[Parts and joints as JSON]

>> start

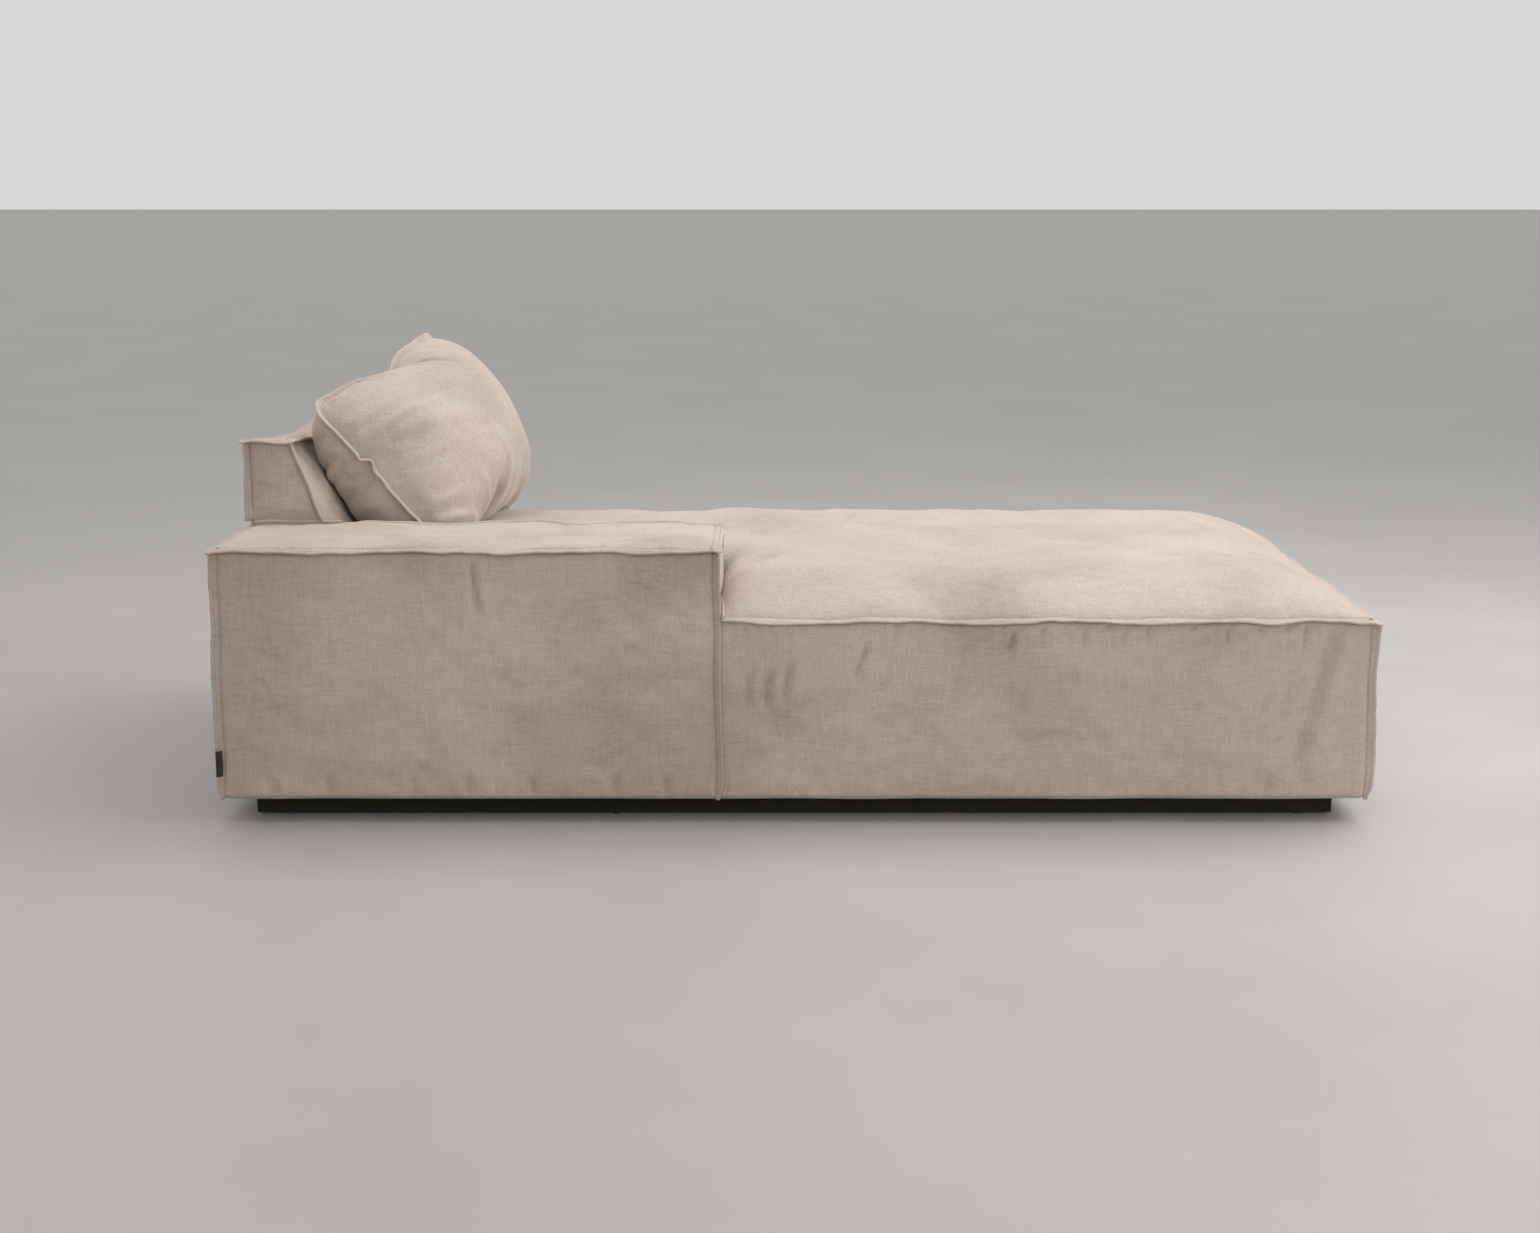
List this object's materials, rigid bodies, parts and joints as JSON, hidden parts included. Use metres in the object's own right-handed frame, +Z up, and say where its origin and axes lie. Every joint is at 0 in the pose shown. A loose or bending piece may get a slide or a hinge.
{
  "type": "daybed",
  "caption": "Upholstered velvet daybed with a low block arm, a wedge backrest, a long crowned seat on a recessed black plinth, flanged seams and a loose pillow.",
  "frame": {"origin": "on the floor under the middle of the upholstered body, flanges included", "axes": "+X from the head end with the backrest to the foot end, +Y from the arm side to the open side, +Z up"},
  "size_m": [2.224, 1.074, 0.867],
  "materials": {
    "velvet": "matte",
    "tag_ribbon": "matte",
    "dust_cloth": "matte",
    "felt": "matte",
    "webbing": "matte",
    "zinc_steel": "satin",
    "nylon": "matte",
    "plinth_paint": "satin",
    "fibre": "matte",
    "wadding": "matte",
    "foam": "matte",
    "hardboard": "matte",
    "plywood": "matte",
    "softwood": "matte"
  },
  "bodies": {
    "daybed": {"floor_glides": "nylon", "plinth_board_arm_side": "plinth_paint", "plinth_board_open_side": "plinth_paint", "plinth_board_head": "plinth_paint", "plinth_board_foot": "plinth_paint", "plinth_cross_boards": "plinth_paint", "plinth_corner_blocks": "softwood", "plinth_screws": "zinc_steel", "dust_cover": "dust_cloth", "deck_rail_arm_side": "softwood", "deck_rail_open_side": "softwood", "deck_rail_head": "softwood", "deck_rail_foot": "softwood", "deck_rail_under_arm": "softwood", "deck_rail_under_back": "softwood", "deck_rail_arm_front": "softwood", "deck_cross_rails": "softwood", "deck_corner_blocks": "softwood", "seat_webbing_cross": "webbing", "seat_webbing_long": "webbing", "seat_felt": "felt", "seat_foam_core": "foam", "seat_foam_topper": "foam", "seat_padding_arm_side": "wadding", "seat_padding_open_side": "wadding", "seat_padding_foot": "wadding", "seat_cover": "velvet", "arm_board_outer": "plywood", "arm_board_inner": "plywood", "arm_board_front": "plywood", "arm_board_rear": "plywood", "arm_board_top": "plywood", "arm_board_base": "plywood", "arm_padding_outer": "wadding", "arm_padding_inner": "wadding", "arm_padding_front": "wadding", "arm_padding_rear": "wadding", "arm_foam_top": "foam", "arm_cover": "velvet", "arm_screws": "zinc_steel", "back_side_arm": "plywood", "back_side_open": "plywood", "back_stile": "plywood", "back_top_rails": "softwood", "back_bottom_rails": "softwood", "back_board_rear": "hardboard", "back_webbing": "webbing", "back_foam_front": "foam", "back_foam_top": "foam", "back_padding_arm_side": "wadding", "back_padding_open_side": "wadding", "back_padding_rear": "wadding", "back_cover": "velvet", "back_screws": "zinc_steel", "side_tag": "tag_ribbon"},
    "pillow": {"pillow_filling": "fibre", "pillow_panel_front": "velvet", "pillow_panel_rear": "velvet"}
  },
  "joints": [
    {"name": "pillow_lift", "type": "slide", "parent": "daybed", "child": "pillow", "axis": [0, 0, 1], "range_m": [0, 0.45]}
  ]
}
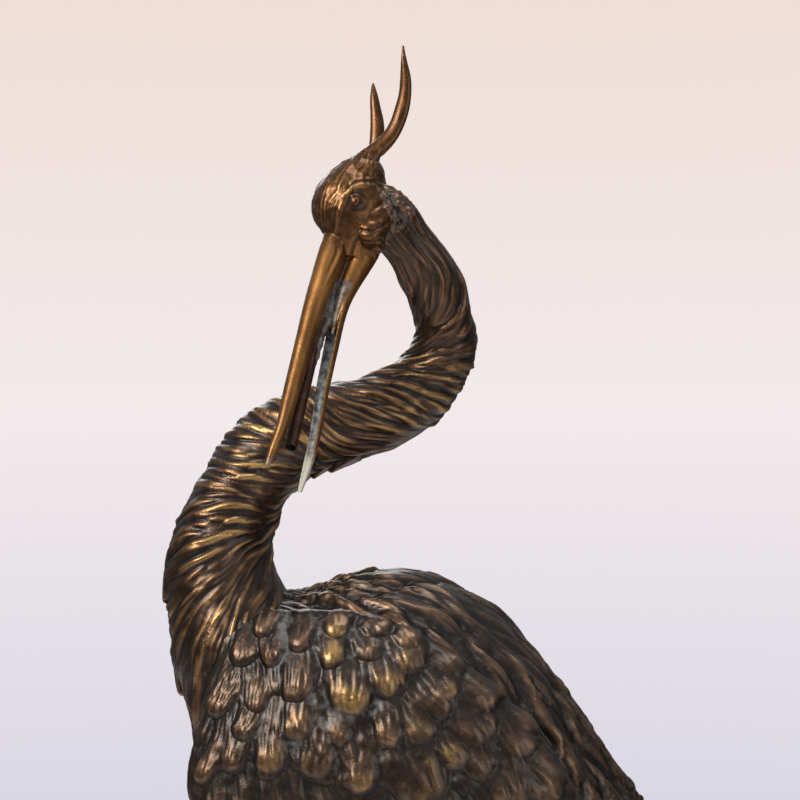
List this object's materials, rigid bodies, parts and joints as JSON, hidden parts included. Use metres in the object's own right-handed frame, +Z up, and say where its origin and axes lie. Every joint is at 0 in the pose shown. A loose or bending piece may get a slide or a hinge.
{
  "type": "crane garden statue",
  "caption": "Cast bronze crane that looks back over its own S-curved neck, bill open round a water pipe, standing on a low oval base.",
  "frame": {"origin": "centre of the base's underside, on the ground", "axes": "+Z up; the crane's breast faces -Y; +X is the crane's left, the side its head is turned to"},
  "size_m": [0.37, 0.6346, 1.5026],
  "materials": {
    "crane": "dark patinated cast bronze, ridges rubbed golden",
    "water_pipe": "dull brown oxidised copper",
    "base": "dark patinated cast bronze, matt"
  },
  "bodies": {
    "root": {"crane": "crane", "water_pipe": "water_pipe", "base": "base"}
  },
  "joints": []
}
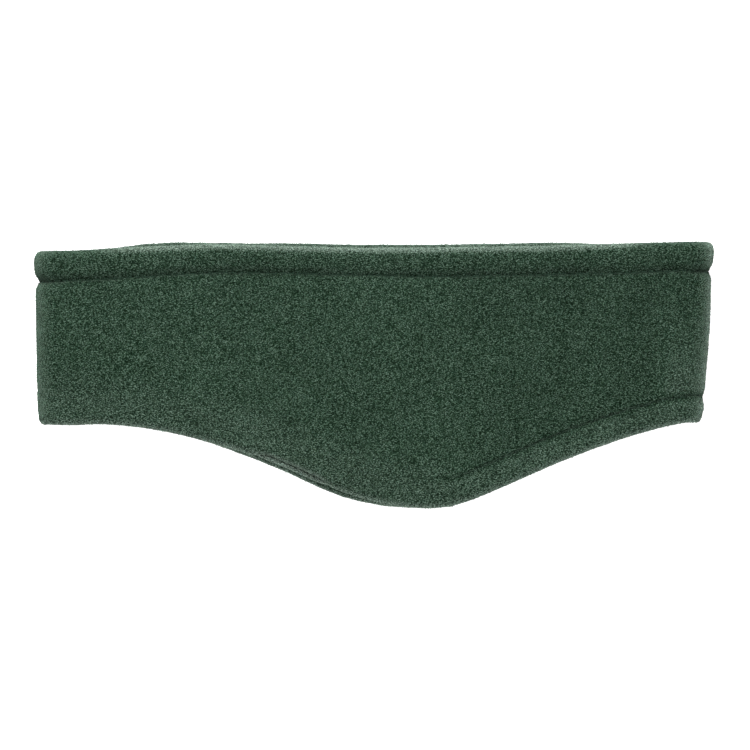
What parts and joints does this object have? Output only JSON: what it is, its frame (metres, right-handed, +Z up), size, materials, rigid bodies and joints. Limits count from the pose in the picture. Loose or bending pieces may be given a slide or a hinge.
{
  "type": "ear warmer headband",
  "caption": "Thick fleece ear warmer headband lying flat, wider over the ears, with topstitched hems and an open loop for the head.",
  "frame": {"origin": "middle of the underside of the flat-laid band, on the surface that it lies on", "axes": "+X along the flat band towards the fold at the back of the head, +Y towards its upper edge, +Z up from the surface"},
  "size_m": [0.2552, 0.0994, 0.0177],
  "materials": {
    "fleece": "dark green brushed fleece with a short pebbled nap",
    "thread": "dark green sewing thread"
  },
  "bodies": {
    "root": {"band": "fleece", "top_hem": "fleece", "bottom_hem": "fleece"}
  },
  "joints": []
}
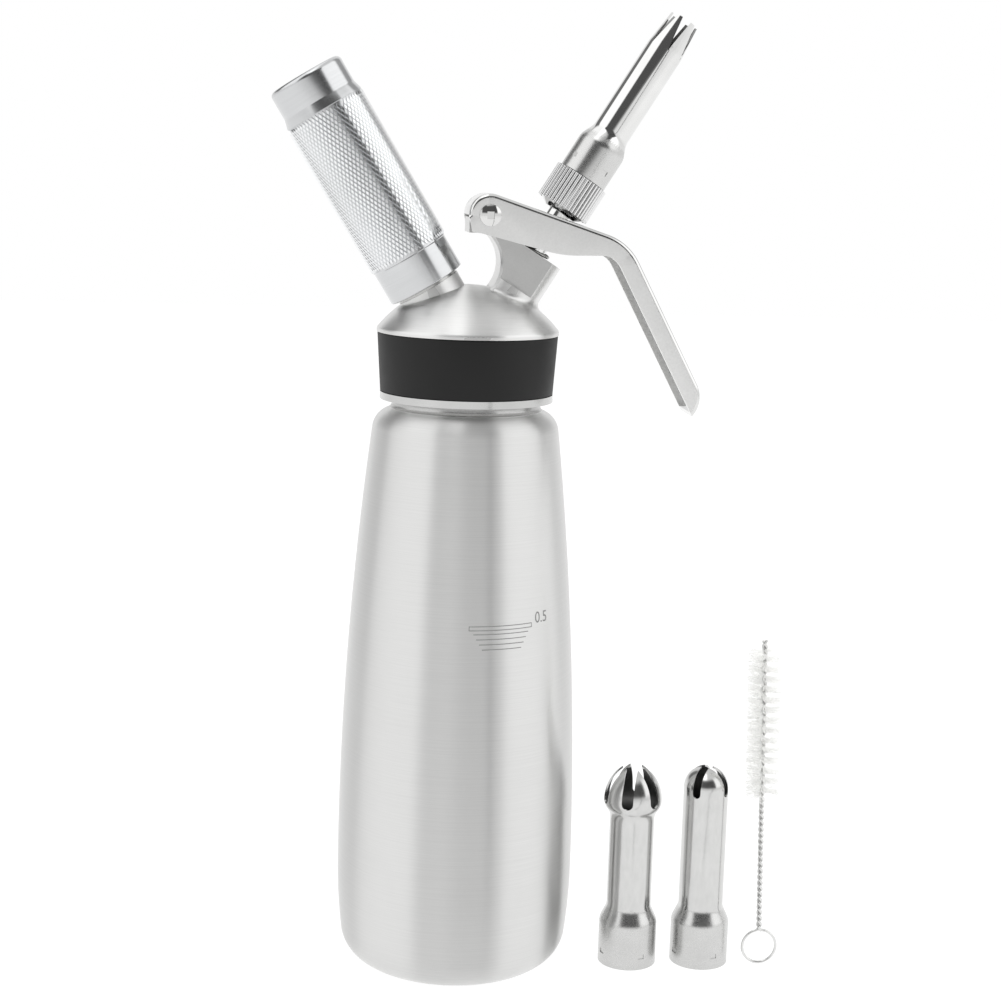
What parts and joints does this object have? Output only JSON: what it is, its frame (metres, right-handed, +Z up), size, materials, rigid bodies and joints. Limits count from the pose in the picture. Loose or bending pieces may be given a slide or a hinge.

>> end

Would you reproduce the material above in full, exactly as given?

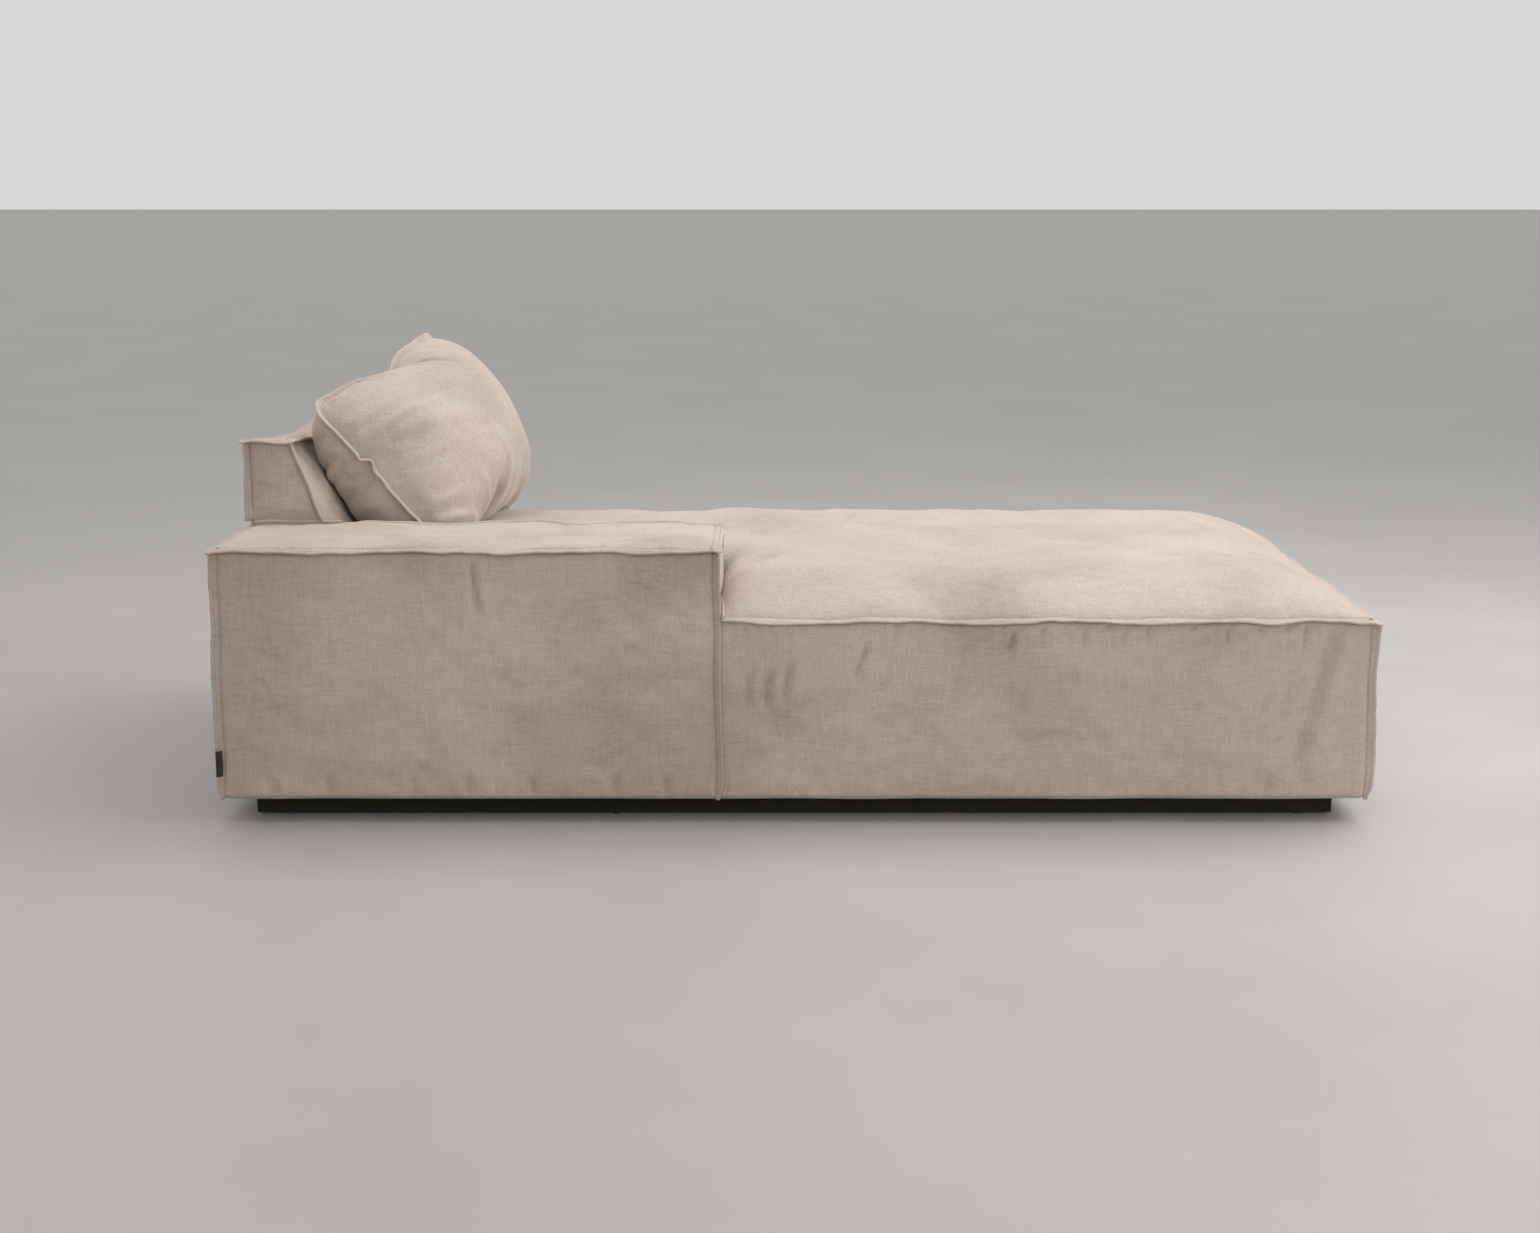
List this object's materials, rigid bodies, parts and joints as JSON, hidden parts included. Use metres in the object's own right-handed frame, +Z up, and say where its origin and axes lie. Every joint is at 0 in the pose shown. A loose or bending piece may get a slide or a hinge.
{
  "type": "daybed",
  "caption": "Upholstered velvet daybed with a low block arm, a wedge backrest, a long crowned seat on a recessed black plinth, flanged seams and a loose pillow.",
  "frame": {"origin": "on the floor under the middle of the upholstered body, flanges included", "axes": "+X from the head end with the backrest to the foot end, +Y from the arm side to the open side, +Z up"},
  "size_m": [2.224, 1.074, 0.867],
  "materials": {
    "velvet": "matte",
    "tag_ribbon": "matte",
    "dust_cloth": "matte",
    "felt": "matte",
    "webbing": "matte",
    "zinc_steel": "satin",
    "nylon": "matte",
    "plinth_paint": "satin",
    "fibre": "matte",
    "wadding": "matte",
    "foam": "matte",
    "hardboard": "matte",
    "plywood": "matte",
    "softwood": "matte"
  },
  "bodies": {
    "daybed": {"floor_glides": "nylon", "plinth_board_arm_side": "plinth_paint", "plinth_board_open_side": "plinth_paint", "plinth_board_head": "plinth_paint", "plinth_board_foot": "plinth_paint", "plinth_cross_boards": "plinth_paint", "plinth_corner_blocks": "softwood", "plinth_screws": "zinc_steel", "dust_cover": "dust_cloth", "deck_rail_arm_side": "softwood", "deck_rail_open_side": "softwood", "deck_rail_head": "softwood", "deck_rail_foot": "softwood", "deck_rail_under_arm": "softwood", "deck_rail_under_back": "softwood", "deck_rail_arm_front": "softwood", "deck_cross_rails": "softwood", "deck_corner_blocks": "softwood", "seat_webbing_cross": "webbing", "seat_webbing_long": "webbing", "seat_felt": "felt", "seat_foam_core": "foam", "seat_foam_topper": "foam", "seat_padding_arm_side": "wadding", "seat_padding_open_side": "wadding", "seat_padding_foot": "wadding", "seat_cover": "velvet", "arm_board_outer": "plywood", "arm_board_inner": "plywood", "arm_board_front": "plywood", "arm_board_rear": "plywood", "arm_board_top": "plywood", "arm_board_base": "plywood", "arm_padding_outer": "wadding", "arm_padding_inner": "wadding", "arm_padding_front": "wadding", "arm_padding_rear": "wadding", "arm_foam_top": "foam", "arm_cover": "velvet", "arm_screws": "zinc_steel", "back_side_arm": "plywood", "back_side_open": "plywood", "back_stile": "plywood", "back_top_rails": "softwood", "back_bottom_rails": "softwood", "back_board_rear": "hardboard", "back_webbing": "webbing", "back_foam_front": "foam", "back_foam_top": "foam", "back_padding_arm_side": "wadding", "back_padding_open_side": "wadding", "back_padding_rear": "wadding", "back_cover": "velvet", "back_screws": "zinc_steel", "side_tag": "tag_ribbon"},
    "pillow": {"pillow_filling": "fibre", "pillow_panel_front": "velvet", "pillow_panel_rear": "velvet"}
  },
  "joints": [
    {"name": "pillow_lift", "type": "slide", "parent": "daybed", "child": "pillow", "axis": [0, 0, 1], "range_m": [0, 0.45]}
  ]
}
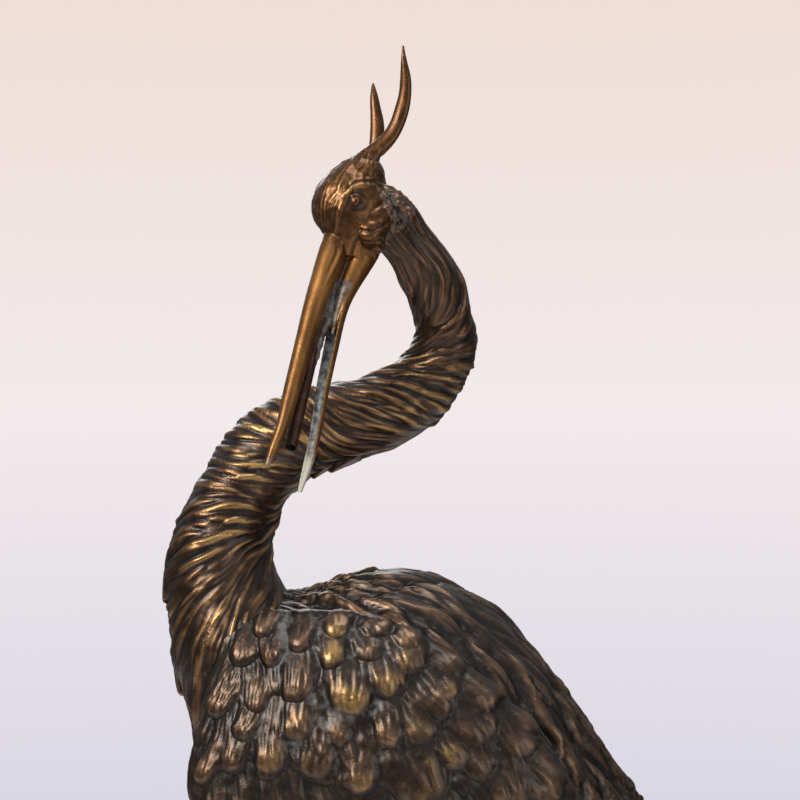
List this object's materials, rigid bodies, parts and joints as JSON, hidden parts included. Use metres in the object's own right-handed frame, +Z up, and say where its origin and axes lie. Every joint is at 0 in the pose shown. A loose or bending piece may get a slide or a hinge.
{
  "type": "crane garden statue",
  "caption": "Cast bronze crane that looks back over its own S-curved neck, bill open round a water pipe, standing on a low oval base.",
  "frame": {"origin": "centre of the base's underside, on the ground", "axes": "+Z up; the crane's breast faces -Y; +X is the crane's left, the side its head is turned to"},
  "size_m": [0.37, 0.6346, 1.5026],
  "materials": {
    "crane": "dark patinated cast bronze, ridges rubbed golden",
    "water_pipe": "dull brown oxidised copper",
    "base": "dark patinated cast bronze, matt"
  },
  "bodies": {
    "root": {"crane": "crane", "water_pipe": "water_pipe", "base": "base"}
  },
  "joints": []
}
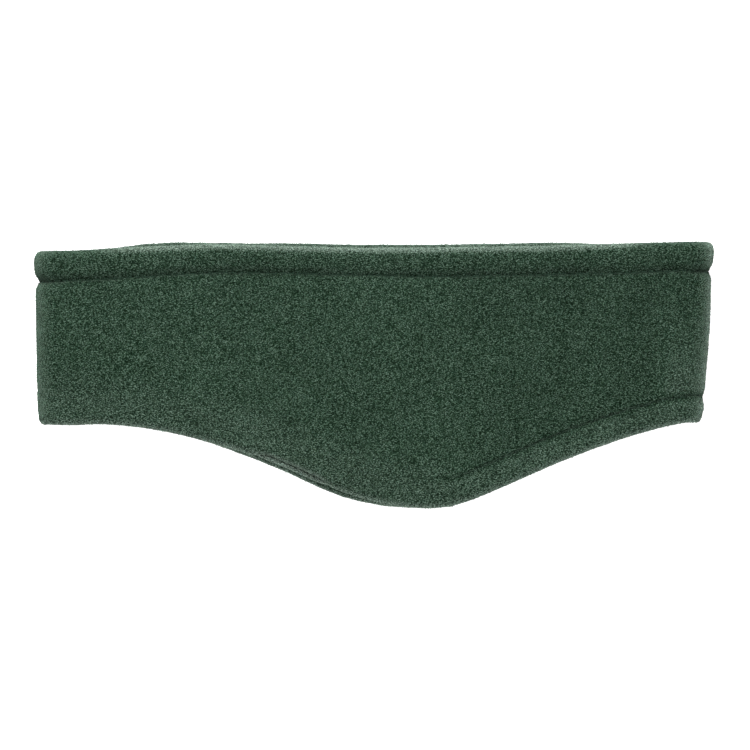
What parts and joints does this object have? Output only JSON: what it is, its frame (metres, right-handed, +Z up), size, materials, rigid bodies and joints. Limits count from the pose in the picture. Loose or bending pieces may be given a slide or a hinge.
{
  "type": "ear warmer headband",
  "caption": "Thick fleece ear warmer headband lying flat, wider over the ears, with topstitched hems and an open loop for the head.",
  "frame": {"origin": "middle of the underside of the flat-laid band, on the surface that it lies on", "axes": "+X along the flat band towards the fold at the back of the head, +Y towards its upper edge, +Z up from the surface"},
  "size_m": [0.2552, 0.0994, 0.0177],
  "materials": {
    "fleece": "dark green brushed fleece with a short pebbled nap",
    "thread": "dark green sewing thread"
  },
  "bodies": {
    "root": {"band": "fleece", "top_hem": "fleece", "bottom_hem": "fleece"}
  },
  "joints": []
}
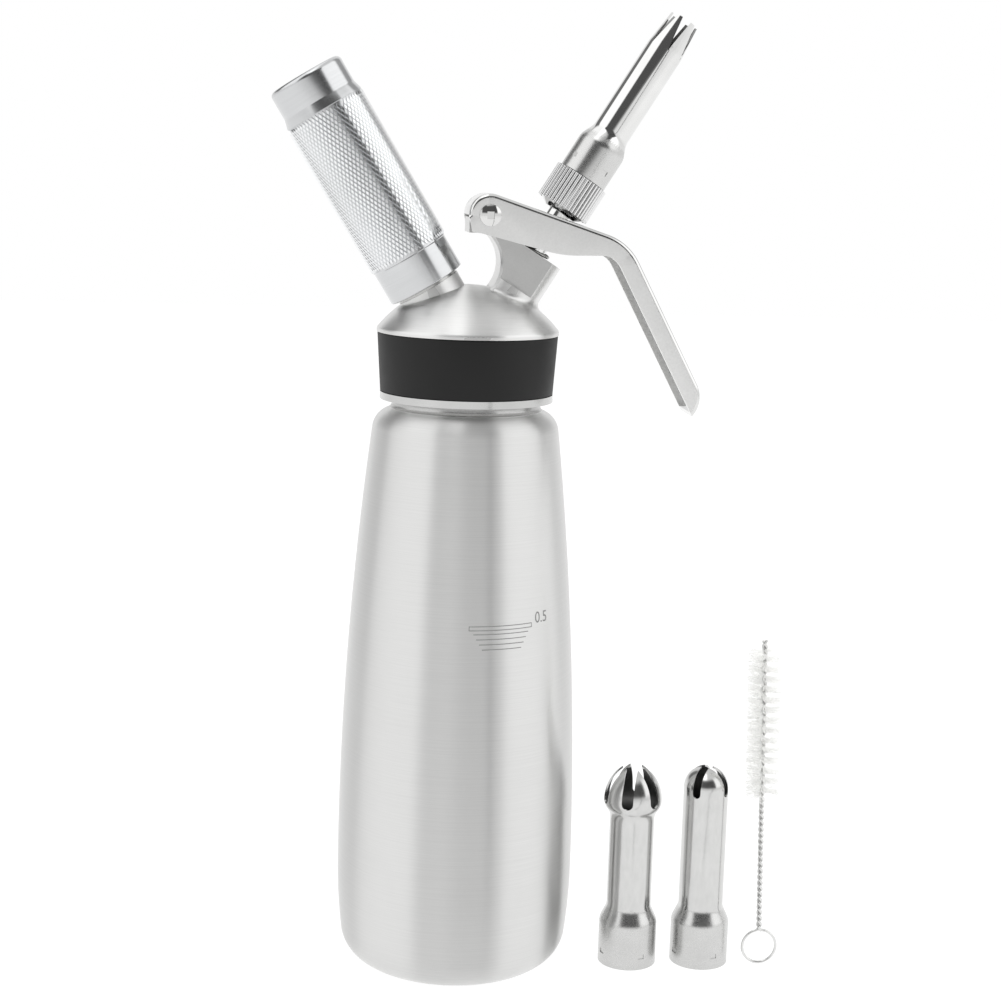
What parts and joints does this object have? Output only JSON: what it is, its frame (metres, right-handed, +Z up), size, materials, rigid bodies and joints. Limits count from the pose in the picture. Loose or bending pieces may be given a slide or a hinge.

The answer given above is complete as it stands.